Close textual analysis combined with a systematic investigation of broader notional categories and patterns of thought from diachronic and synchronic perspectives constitute the main parameters of the exploration of the poetics of the Komnenian novels proposed in this book. In contrast to what has been usually presupposed in connection with medieval Greek secular literature, genre conventions, narrative patterns, thematic topoi—even if inherited from sanctioned literary models of the past—do not constitute a formalistic skeleton of an ossified literary corpus when reworked in new literary contexts. Below the apparent stagnation of established discursive modes and narrative techniques, undercurrents of subtle allusions seem to point to different intersections of cultural and literary discourses—ancient and synchronic medieval Greek. These allusive cues may be detected and interpreted to the extent that the literary systems within which they are inscribed are revisited from a historical anthropological perspective focused on the alterity of past cultural phenomena.
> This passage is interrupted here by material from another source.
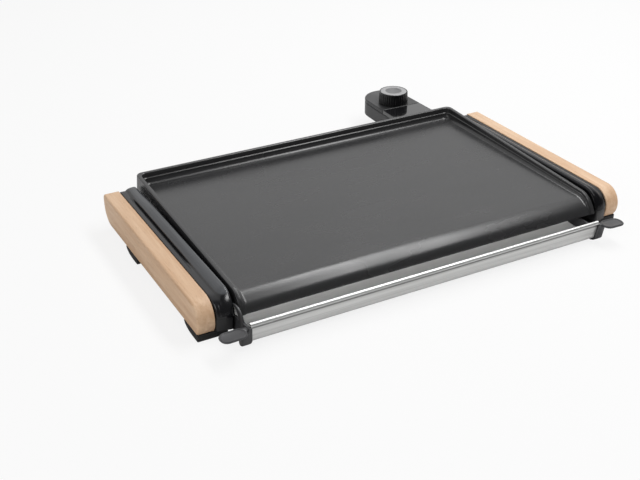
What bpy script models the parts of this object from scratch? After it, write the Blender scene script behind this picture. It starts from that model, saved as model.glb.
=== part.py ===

The Komnenian novelists manipulated the traditional conventions of the genre of the novel in an innovative way. The ancient Greek novel provided these authors with established conventions that they adjusted to their own narrative needs and to the cultural experiences and expectations of their twelfth-century medieval Greek audience. Rhetoric was the most important formative factor of the literary creativity and discursive plasticity of those writers. Rhetoric’s inherent quality of amphoteroglōssia (‘double-tonguedness’, ‘ambivalence’) enabled the Komnenian novelists to allude to different, sometimes even opposing, domains of cultural experience at the same time. Although at a first level located in a fictitious distant pagan past, the chronotope of the Komnenian novels extended up to twelfth-century Christian Byzantium to incorporate contemporary literary and ideological discourses. Through several rhetorical, allegorical, and comic modulations—which developed the inherited conventions of the genre of the novel—court ceremonial, religious literature, Neoplatonic philosophy, and broader sociocultural discourses, such as the conflicts between the sacred and the profane or between urbanity and rusticity, were introduced in the Komnenian novels in a most allusive manner. Such allusions called for the active involvement of the original audience, who included the literary and social elite of the era and, most probably, frequented the “rhetorical theaters” of Constantinople.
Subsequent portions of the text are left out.